| Stated task |
Lift out all lines below that contain "update".

■ ■ ■

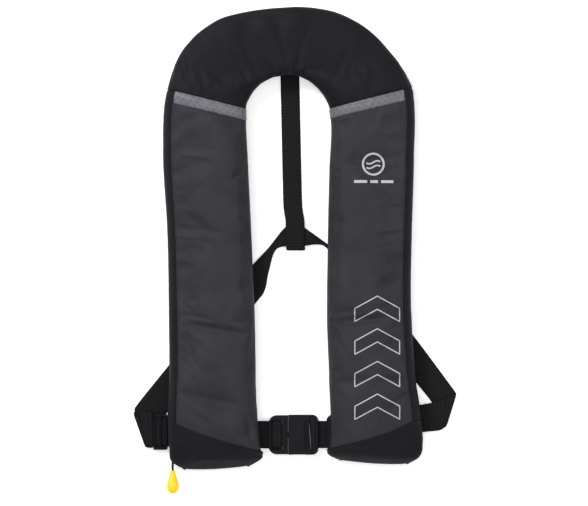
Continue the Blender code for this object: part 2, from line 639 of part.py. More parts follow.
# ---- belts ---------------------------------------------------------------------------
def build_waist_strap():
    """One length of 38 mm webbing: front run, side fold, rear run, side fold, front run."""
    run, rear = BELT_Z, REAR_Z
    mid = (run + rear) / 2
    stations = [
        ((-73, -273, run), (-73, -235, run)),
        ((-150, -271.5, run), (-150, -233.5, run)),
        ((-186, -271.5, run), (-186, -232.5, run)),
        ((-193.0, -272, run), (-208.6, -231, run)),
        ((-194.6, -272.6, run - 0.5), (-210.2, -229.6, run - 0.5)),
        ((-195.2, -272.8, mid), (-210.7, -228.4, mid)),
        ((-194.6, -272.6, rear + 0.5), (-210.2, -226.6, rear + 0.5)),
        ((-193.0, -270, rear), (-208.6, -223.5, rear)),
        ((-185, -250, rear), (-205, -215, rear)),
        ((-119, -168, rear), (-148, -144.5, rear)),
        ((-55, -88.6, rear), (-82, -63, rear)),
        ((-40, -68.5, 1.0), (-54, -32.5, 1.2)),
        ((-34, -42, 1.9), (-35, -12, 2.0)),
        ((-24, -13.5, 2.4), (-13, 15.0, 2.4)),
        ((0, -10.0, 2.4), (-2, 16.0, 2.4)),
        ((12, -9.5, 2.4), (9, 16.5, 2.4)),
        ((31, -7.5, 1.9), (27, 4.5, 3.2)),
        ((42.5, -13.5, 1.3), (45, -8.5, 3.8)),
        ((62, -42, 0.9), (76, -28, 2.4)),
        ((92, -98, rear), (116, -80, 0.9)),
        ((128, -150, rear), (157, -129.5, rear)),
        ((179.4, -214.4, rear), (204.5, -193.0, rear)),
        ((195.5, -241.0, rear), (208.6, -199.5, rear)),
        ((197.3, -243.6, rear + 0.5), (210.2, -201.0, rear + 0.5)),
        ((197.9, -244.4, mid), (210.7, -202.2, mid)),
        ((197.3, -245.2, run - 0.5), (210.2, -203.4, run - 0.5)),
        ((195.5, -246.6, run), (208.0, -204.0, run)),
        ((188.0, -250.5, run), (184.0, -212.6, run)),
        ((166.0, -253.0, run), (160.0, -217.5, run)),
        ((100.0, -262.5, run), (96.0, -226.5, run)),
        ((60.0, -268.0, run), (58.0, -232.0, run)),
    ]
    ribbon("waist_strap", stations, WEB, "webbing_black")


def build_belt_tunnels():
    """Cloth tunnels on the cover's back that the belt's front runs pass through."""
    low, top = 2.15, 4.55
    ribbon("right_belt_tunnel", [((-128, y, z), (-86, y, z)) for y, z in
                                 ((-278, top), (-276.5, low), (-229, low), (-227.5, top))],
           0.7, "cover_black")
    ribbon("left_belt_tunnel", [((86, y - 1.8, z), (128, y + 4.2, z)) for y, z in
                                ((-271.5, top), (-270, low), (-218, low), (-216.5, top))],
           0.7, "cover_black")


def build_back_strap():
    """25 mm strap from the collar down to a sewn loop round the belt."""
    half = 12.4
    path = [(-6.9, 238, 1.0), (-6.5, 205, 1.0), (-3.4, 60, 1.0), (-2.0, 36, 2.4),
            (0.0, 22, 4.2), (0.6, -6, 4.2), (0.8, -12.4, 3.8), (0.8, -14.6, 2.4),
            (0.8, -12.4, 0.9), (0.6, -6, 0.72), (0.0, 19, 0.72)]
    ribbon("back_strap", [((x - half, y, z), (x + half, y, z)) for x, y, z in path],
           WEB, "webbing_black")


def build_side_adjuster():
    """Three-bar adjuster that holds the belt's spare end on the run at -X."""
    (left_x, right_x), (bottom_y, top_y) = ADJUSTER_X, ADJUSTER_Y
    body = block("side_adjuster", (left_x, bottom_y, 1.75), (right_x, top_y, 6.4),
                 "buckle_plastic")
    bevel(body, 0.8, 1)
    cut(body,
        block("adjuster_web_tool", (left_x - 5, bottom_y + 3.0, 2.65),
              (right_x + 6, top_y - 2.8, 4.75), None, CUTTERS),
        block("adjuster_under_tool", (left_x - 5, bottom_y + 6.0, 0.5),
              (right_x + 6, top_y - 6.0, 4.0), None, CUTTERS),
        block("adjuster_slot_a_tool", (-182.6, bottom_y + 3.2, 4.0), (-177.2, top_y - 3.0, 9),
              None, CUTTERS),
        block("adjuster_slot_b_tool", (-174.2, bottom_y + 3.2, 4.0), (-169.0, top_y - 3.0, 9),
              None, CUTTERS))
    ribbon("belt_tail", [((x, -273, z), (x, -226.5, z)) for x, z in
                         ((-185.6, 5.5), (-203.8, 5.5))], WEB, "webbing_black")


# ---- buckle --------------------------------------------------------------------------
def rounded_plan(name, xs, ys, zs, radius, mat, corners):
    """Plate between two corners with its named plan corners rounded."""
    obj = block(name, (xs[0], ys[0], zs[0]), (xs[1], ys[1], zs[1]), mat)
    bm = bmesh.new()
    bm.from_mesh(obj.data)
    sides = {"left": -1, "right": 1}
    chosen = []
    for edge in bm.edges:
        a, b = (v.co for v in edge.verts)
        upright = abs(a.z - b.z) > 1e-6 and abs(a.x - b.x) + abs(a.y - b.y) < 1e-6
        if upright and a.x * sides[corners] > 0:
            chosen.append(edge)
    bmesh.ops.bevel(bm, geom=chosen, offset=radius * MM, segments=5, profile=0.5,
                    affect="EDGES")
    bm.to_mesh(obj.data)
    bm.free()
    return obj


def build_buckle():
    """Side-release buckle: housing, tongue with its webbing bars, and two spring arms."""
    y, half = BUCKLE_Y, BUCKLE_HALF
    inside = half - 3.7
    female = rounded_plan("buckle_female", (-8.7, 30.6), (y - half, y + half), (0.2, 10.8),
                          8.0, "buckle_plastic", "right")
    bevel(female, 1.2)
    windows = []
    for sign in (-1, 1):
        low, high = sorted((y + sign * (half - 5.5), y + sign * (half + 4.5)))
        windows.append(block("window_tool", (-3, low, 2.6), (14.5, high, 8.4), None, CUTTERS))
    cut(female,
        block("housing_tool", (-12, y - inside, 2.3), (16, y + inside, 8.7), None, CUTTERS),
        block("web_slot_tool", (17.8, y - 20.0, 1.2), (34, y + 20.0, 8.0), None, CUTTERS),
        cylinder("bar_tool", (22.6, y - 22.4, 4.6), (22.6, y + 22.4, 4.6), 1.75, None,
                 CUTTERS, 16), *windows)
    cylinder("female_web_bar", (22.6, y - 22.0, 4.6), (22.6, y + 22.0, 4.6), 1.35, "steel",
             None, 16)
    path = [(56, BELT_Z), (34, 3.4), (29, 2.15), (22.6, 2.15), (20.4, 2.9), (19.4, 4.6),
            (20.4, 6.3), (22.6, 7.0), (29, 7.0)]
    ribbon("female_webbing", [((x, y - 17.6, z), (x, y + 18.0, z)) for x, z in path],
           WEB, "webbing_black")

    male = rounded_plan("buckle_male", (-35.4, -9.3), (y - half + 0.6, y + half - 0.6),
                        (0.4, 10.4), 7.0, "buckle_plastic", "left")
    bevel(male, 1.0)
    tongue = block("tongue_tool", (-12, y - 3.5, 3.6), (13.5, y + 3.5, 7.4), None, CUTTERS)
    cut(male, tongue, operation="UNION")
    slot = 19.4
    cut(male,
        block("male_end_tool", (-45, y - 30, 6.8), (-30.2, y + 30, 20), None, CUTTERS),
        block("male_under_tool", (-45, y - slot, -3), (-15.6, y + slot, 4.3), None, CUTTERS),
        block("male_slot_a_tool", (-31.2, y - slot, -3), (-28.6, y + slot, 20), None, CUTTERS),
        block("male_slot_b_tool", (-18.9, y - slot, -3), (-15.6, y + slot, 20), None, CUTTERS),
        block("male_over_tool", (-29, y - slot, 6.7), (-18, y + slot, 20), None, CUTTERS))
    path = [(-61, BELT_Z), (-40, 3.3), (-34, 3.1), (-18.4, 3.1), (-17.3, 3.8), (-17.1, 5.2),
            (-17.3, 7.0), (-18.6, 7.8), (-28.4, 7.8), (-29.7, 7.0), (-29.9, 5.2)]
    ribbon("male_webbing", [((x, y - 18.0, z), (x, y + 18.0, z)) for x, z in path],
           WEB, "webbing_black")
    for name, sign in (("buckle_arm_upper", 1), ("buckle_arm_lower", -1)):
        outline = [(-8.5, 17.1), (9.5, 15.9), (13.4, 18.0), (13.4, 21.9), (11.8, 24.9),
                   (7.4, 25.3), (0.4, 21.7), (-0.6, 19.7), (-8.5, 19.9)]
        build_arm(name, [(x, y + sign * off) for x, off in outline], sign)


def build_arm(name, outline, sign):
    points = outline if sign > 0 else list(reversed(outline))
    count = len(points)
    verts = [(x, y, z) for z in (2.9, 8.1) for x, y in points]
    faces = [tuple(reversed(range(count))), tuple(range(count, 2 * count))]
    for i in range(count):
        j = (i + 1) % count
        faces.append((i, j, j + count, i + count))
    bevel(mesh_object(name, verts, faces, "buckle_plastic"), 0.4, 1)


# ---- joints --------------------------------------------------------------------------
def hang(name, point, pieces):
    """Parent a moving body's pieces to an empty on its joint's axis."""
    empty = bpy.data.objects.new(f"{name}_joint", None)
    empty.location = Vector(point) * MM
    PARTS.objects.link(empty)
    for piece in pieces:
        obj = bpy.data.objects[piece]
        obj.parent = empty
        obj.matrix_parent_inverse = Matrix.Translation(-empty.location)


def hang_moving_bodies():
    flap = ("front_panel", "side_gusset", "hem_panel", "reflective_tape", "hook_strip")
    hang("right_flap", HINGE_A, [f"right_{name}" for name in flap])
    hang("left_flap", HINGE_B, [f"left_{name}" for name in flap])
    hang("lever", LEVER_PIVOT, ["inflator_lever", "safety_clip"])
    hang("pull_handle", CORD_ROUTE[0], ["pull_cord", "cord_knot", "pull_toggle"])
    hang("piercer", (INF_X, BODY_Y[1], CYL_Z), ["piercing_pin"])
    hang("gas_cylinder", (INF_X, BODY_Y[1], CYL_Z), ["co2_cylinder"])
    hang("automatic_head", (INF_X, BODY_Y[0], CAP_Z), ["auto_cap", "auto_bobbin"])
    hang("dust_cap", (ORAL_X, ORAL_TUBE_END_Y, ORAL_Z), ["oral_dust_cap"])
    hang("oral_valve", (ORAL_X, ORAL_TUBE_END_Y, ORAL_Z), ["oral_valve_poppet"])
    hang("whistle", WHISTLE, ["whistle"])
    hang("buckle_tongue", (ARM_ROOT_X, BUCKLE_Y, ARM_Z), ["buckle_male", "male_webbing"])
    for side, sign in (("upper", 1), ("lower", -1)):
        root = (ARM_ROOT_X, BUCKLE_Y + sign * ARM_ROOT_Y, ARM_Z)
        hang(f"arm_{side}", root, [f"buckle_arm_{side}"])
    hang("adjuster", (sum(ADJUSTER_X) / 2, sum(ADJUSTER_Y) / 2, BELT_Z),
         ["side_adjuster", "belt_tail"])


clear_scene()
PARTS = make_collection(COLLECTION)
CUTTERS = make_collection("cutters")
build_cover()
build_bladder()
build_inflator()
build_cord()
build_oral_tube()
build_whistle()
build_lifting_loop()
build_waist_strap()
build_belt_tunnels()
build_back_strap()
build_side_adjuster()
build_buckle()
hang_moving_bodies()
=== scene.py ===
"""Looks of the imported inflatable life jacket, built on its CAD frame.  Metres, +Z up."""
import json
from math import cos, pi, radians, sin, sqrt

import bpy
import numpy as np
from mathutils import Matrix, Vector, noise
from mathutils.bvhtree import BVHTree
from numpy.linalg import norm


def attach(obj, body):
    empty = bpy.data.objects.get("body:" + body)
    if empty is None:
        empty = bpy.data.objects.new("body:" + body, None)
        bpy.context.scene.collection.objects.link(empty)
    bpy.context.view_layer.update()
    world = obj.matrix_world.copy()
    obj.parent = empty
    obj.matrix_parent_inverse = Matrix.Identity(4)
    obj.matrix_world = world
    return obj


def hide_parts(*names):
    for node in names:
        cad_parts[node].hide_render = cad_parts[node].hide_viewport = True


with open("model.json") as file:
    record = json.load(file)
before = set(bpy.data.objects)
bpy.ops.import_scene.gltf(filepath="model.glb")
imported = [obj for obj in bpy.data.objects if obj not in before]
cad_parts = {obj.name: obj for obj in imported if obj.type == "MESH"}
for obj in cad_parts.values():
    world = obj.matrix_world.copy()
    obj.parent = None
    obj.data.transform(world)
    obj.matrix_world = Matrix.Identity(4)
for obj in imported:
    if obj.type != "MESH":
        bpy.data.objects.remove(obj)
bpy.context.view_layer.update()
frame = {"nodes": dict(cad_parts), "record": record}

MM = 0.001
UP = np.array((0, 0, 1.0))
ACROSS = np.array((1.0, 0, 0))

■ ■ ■

| Answer to this exercise |
    bpy.context.view_layer.update()
bpy.context.view_layer.update()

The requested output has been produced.